> **INSTRUCTION**:
Copy verbatim the material from its first line to the line that holds "return FORM.x_of_arc(arc +", including that line.

***** MATERIAL

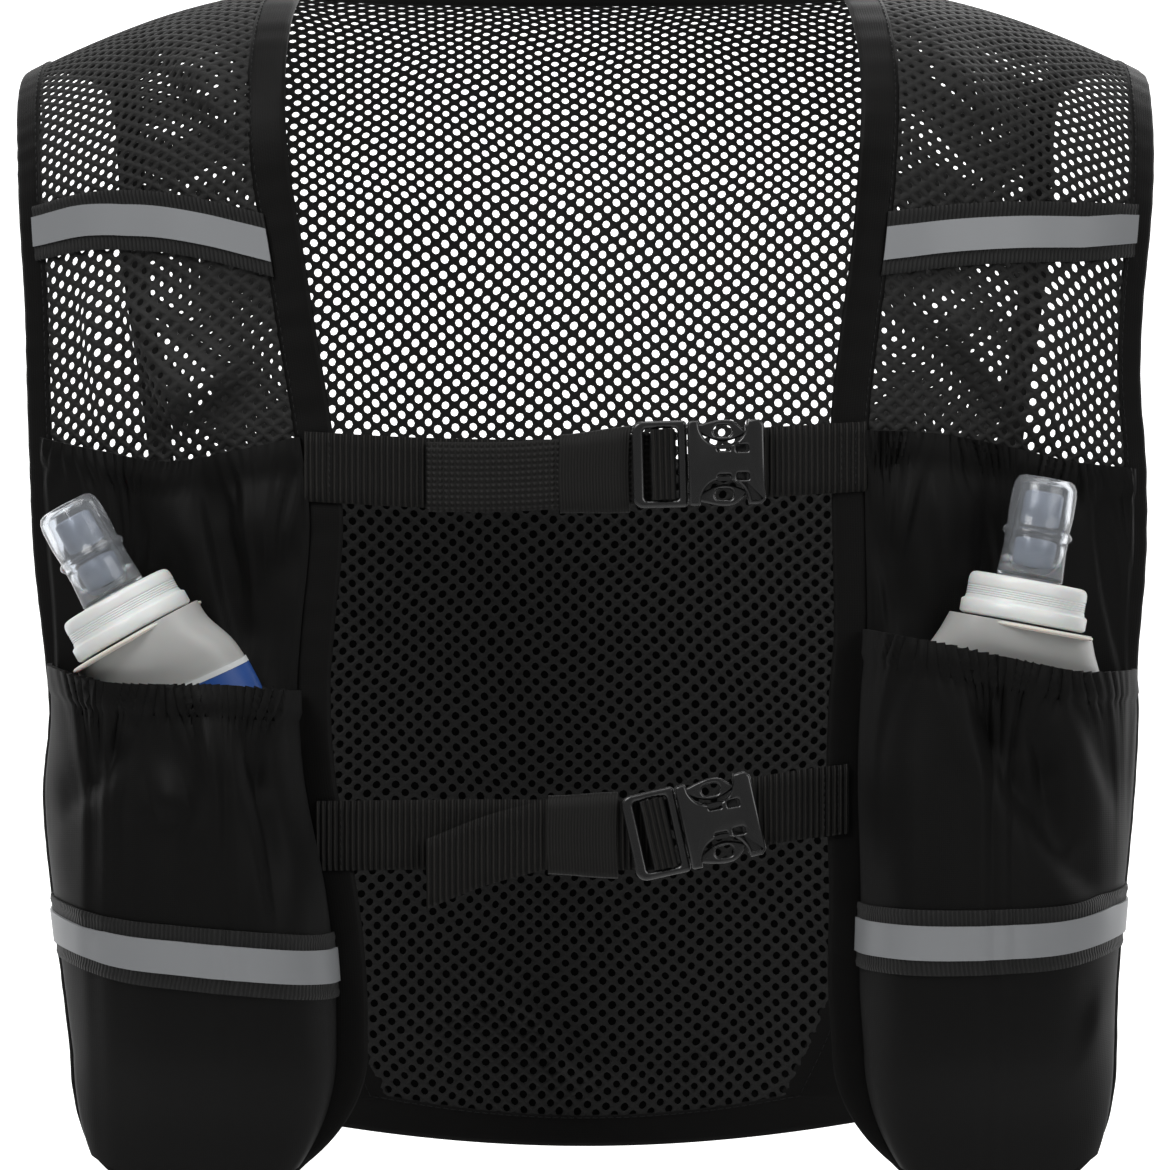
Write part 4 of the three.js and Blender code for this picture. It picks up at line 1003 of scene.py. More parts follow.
@dataclass(frozen=True)
class NetCloth:
    """Open net: staggered round holes, each in a diamond cell that shares its corners."""

    column: float = 0.00355
    pitch: float = 0.00605
    hole: float = 0.0030
    tall: float = 1.06
    wall: float = 0.001
    sides: int = 8

    def drawn(self, arc: Array, s: Array) -> tuple[Array, Array]:
        """Place of a lattice point once the net has been pulled about in wear.

        Slow sines of both distances shift it by up to 2 mm, and by nothing at the shoulder.

        Args:
            arc: distance round the chest on the even lattice.
            s: distance down the run on the even lattice.

        Returns:
            x and s.
        """
        fade = smooth(s, 0.0, 0.03)
        sideways = 0.0012 * np.sin(CIRCLE * (s / 0.115 + arc / 0.31))
        sideways = sideways + 0.0006 * np.sin(CIRCLE * (s / 0.043 - arc / 0.09))
        down = 0.0011 * np.sin(CIRCLE * (arc / 0.083 + s / 0.23))
        down = down + 0.0005 * np.sin(CIRCLE * (arc / 0.037 - s / 0.12))
        return FORM.x_of_arc(arc + fade * sideways), s + fade * down

    def build(
        self, name: str, facing: Facing, inside, span: tuple[float, float], lift, openness
    ) -> Obj:
        """Closed net over one stretch of the form.

        Corner points are thickest and the hole rims are thinner, as in a knitted net.

        Args:
            name: name of the piece.
            facing: front or back panel.
            inside: function of x and s that says where the net is.
            span: lowest and highest arc distance round the chest.
            lift: function of x and z that gives the height of the folds.
            openness: function of x and s that scales the holes.

        Returns:
            The new object; its custom value cell_area holds the outline's area.
        """
        half = self.pitch / 2
        first, last = int(span[0] / self.column), int(span[1] / self.column)
        rows = int(FORM.run / half) + 2
        i, m = np.meshgrid(np.arange(first, last + 1), np.arange(0, rows), indexing="ij")
        centre = (i + m) % 2 == 0
        x, s = FORM.x_of_arc(i * self.column), m * half
        keep = centre & inside(x, s)
        ci, cm = i[keep], m[keep]
        around = [(1, 0), (0, 1), (-1, 0), (0, -1)]
        width = rows + 4
        keys = np.stack([(ci + di - first + 1) * width + cm + dm + 1 for di, dm in around], -1)
        corners, index = np.unique(keys, return_inverse=True)
        index = index.reshape(keys.shape)
        kx, ks = self.drawn(
            (corners // width + first - 1) * self.column, np.maximum((corners % width - 1) * half, GAP)
        )
        angle = np.arange(self.sides) * 2 * math.pi / self.sides
        wobble = 1 + 0.05 * np.sin(ci * 12.9898 + cm * 78.233)
        wobble = (wobble * openness(x[keep], s[keep]))[:, None]
        hx, hs = self.drawn(
            (ci * self.column)[:, None] + self.hole / 2 * wobble * np.cos(angle),
            (cm * half)[:, None] + self.hole / 2 * self.tall * wobble * np.sin(angle),
        )
        layers = []
        for px, ps, level in ((kx, ks, 1.0), (hx, hs, 0.8), (hx, hs, 0.2), (kx, ks, 0.0)):
            share = ps / FORM.run
            z = FORM.point(px, share, facing)[..., 2]
            raised = level * self.wall + lift(px, z)
            layers.append(FORM.lifted(px, share, raised, facing).reshape(-1, 3))
        count, ring = len(corners), len(ci) * self.sides
        offset = np.cumsum([0, count, ring, ring])
        holes = np.arange(ring).reshape(-1, self.sides)
        step = self.sides // 4
        faces = []
        for top, rim, flip in ((0, 1, False), (3, 2, True)):
            for k in range(4):
                a, b = index[:, k] + offset[top], index[:, (k + 1) % 4] + offset[top]
                h = [holes[:, (k * step + j) % self.sides] + offset[rim] for j in range(step + 1)]
                middle = step // 2
                fan = [(a, h[j], h[j + 1]) for j in range(middle)]
                fan += [(a, h[middle], b)] + [(b, h[j], h[j + 1]) for j in range(middle, step)]
                tri = np.concatenate([np.stack(corner, -1) for corner in fan])
                faces.append(tri[:, ::-1] if flip else tri)
        turned = np.roll(holes, -1, axis=1)
        walls = [holes + offset[1], holes + offset[2], turned + offset[2], turned + offset[1]]
        faces.append(np.stack(walls, -1).reshape(-1, 4))
        a, b = index, np.roll(index, -1, axis=1)
        edge = np.sort(np.stack([a, b], -1).reshape(-1, 2), axis=1)
        _, where, uses = np.unique(edge, axis=0, return_inverse=True, return_counts=True)
        lone = uses[where.ravel()] == 1
        a, b = a.ravel()[lone], b.ravel()[lone]
        faces.append(np.stack([a, b, b + offset[3], a + offset[3]], -1))
        obj = mesh_object(name, np.concatenate(layers), faces)
        obj["cell_area"] = float(len(ci) * self.column * self.pitch)
        return obj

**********

> **THE COMPLETED TASK**:
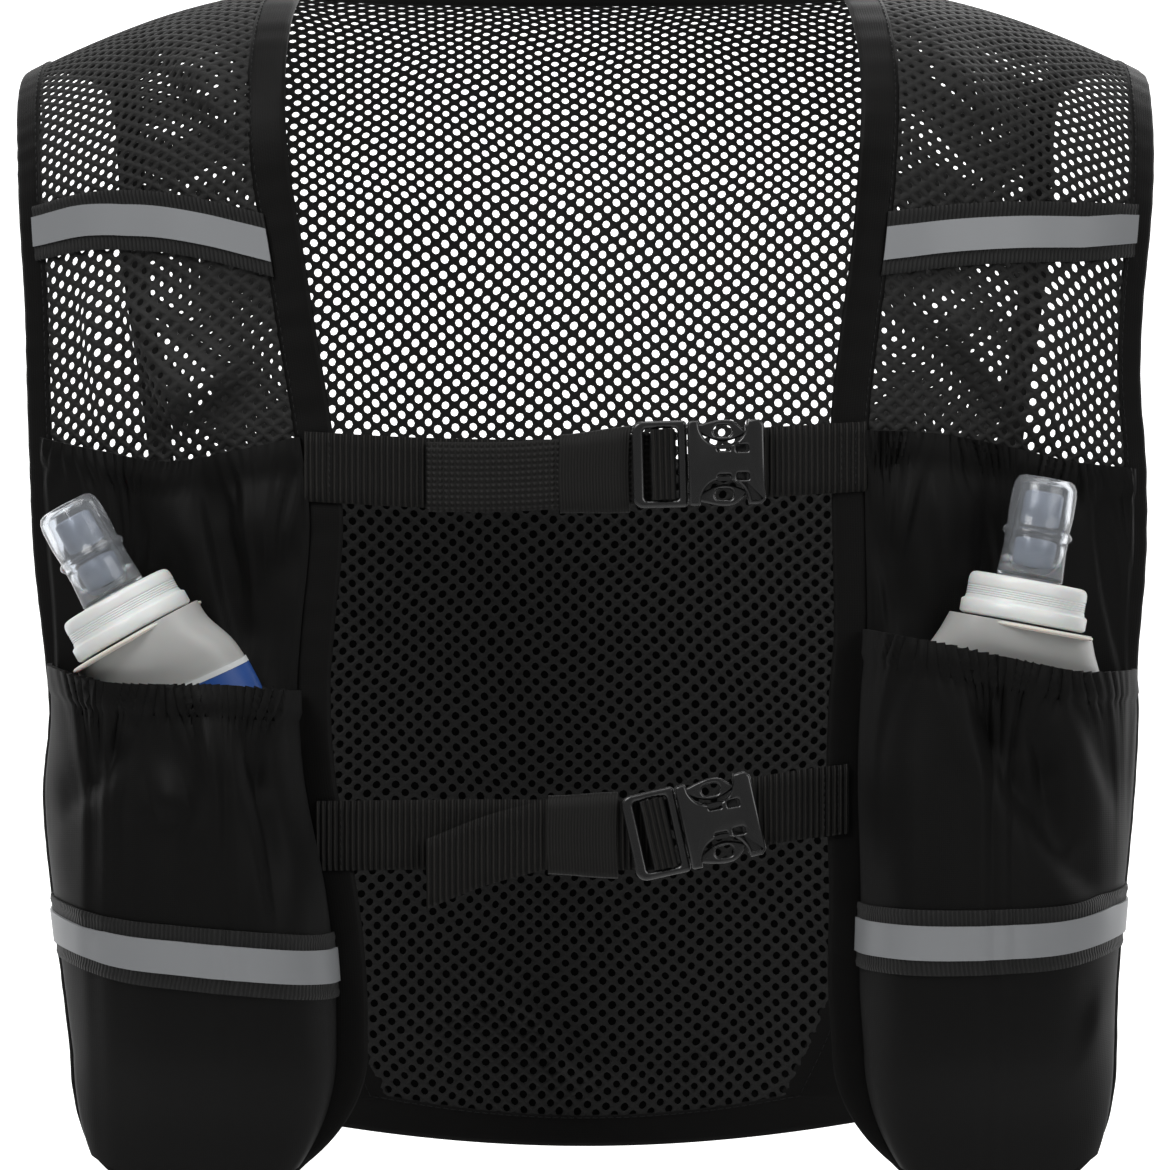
Write part 4 of the three.js and Blender code for this picture. It picks up at line 1003 of scene.py. More parts follow.
@dataclass(frozen=True)
class NetCloth:
    """Open net: staggered round holes, each in a diamond cell that shares its corners."""

    column: float = 0.00355
    pitch: float = 0.00605
    hole: float = 0.0030
    tall: float = 1.06
    wall: float = 0.001
    sides: int = 8

    def drawn(self, arc: Array, s: Array) -> tuple[Array, Array]:
        """Place of a lattice point once the net has been pulled about in wear.

        Slow sines of both distances shift it by up to 2 mm, and by nothing at the shoulder.

        Args:
            arc: distance round the chest on the even lattice.
            s: distance down the run on the even lattice.

        Returns:
            x and s.
        """
        fade = smooth(s, 0.0, 0.03)
        sideways = 0.0012 * np.sin(CIRCLE * (s / 0.115 + arc / 0.31))
        sideways = sideways + 0.0006 * np.sin(CIRCLE * (s / 0.043 - arc / 0.09))
        down = 0.0011 * np.sin(CIRCLE * (arc / 0.083 + s / 0.23))
        down = down + 0.0005 * np.sin(CIRCLE * (arc / 0.037 - s / 0.12))
        return FORM.x_of_arc(arc + fade * sideways), s + fade * down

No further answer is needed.